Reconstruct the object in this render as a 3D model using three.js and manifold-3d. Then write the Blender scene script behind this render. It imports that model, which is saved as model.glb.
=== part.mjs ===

◇ ◇ ◇ ◇ ◇ ◇ ◇

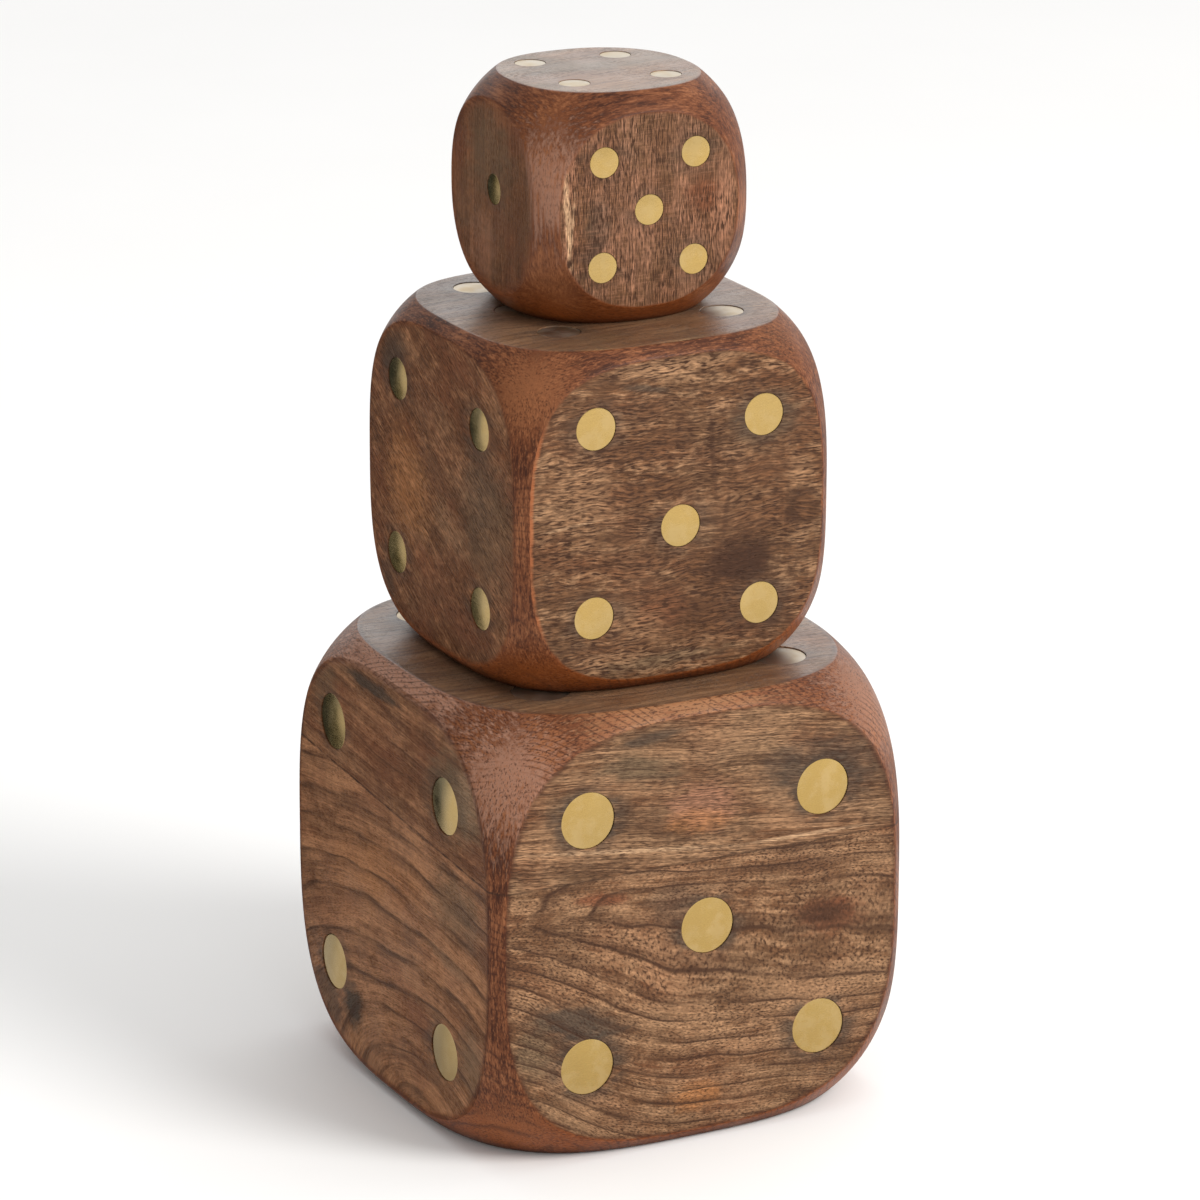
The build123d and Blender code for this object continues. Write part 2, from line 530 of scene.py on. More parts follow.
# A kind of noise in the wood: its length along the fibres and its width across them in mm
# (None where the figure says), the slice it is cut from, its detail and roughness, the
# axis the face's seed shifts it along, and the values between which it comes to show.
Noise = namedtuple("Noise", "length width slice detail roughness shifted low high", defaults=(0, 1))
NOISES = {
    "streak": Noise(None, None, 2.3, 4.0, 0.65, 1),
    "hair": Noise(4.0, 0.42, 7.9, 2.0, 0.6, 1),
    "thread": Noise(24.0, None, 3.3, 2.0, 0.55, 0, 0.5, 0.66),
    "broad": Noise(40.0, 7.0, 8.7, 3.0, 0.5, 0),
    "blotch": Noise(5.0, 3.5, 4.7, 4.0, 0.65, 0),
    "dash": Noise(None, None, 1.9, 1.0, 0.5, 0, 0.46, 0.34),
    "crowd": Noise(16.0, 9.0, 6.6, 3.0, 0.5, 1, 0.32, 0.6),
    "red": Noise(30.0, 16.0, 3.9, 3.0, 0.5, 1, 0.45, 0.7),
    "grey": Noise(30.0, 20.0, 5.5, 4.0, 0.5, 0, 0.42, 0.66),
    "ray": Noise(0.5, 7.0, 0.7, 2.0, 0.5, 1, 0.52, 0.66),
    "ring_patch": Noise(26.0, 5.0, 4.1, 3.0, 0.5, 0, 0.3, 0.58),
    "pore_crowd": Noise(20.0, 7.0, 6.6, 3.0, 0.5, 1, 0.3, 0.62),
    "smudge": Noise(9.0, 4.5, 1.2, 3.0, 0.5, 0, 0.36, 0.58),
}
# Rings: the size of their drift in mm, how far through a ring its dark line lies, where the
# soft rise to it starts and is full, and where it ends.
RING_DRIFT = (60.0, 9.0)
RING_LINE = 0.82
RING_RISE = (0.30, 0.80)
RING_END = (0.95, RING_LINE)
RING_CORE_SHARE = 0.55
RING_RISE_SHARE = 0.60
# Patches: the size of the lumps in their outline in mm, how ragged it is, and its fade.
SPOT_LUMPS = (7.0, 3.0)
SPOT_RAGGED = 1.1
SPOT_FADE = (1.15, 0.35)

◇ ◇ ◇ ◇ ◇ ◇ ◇

▶ _Exercise_
Isolate each line of the listing above that includes "which". Copy it.

▶ _Response for this exercise_
Reconstruct the object in this render as a 3D model using three.js and manifold-3d. Then write the Blender scene script behind this render. It imports that model, which is saved as model.glb.
# axis the face's seed shifts it along, and the values between which it comes to show.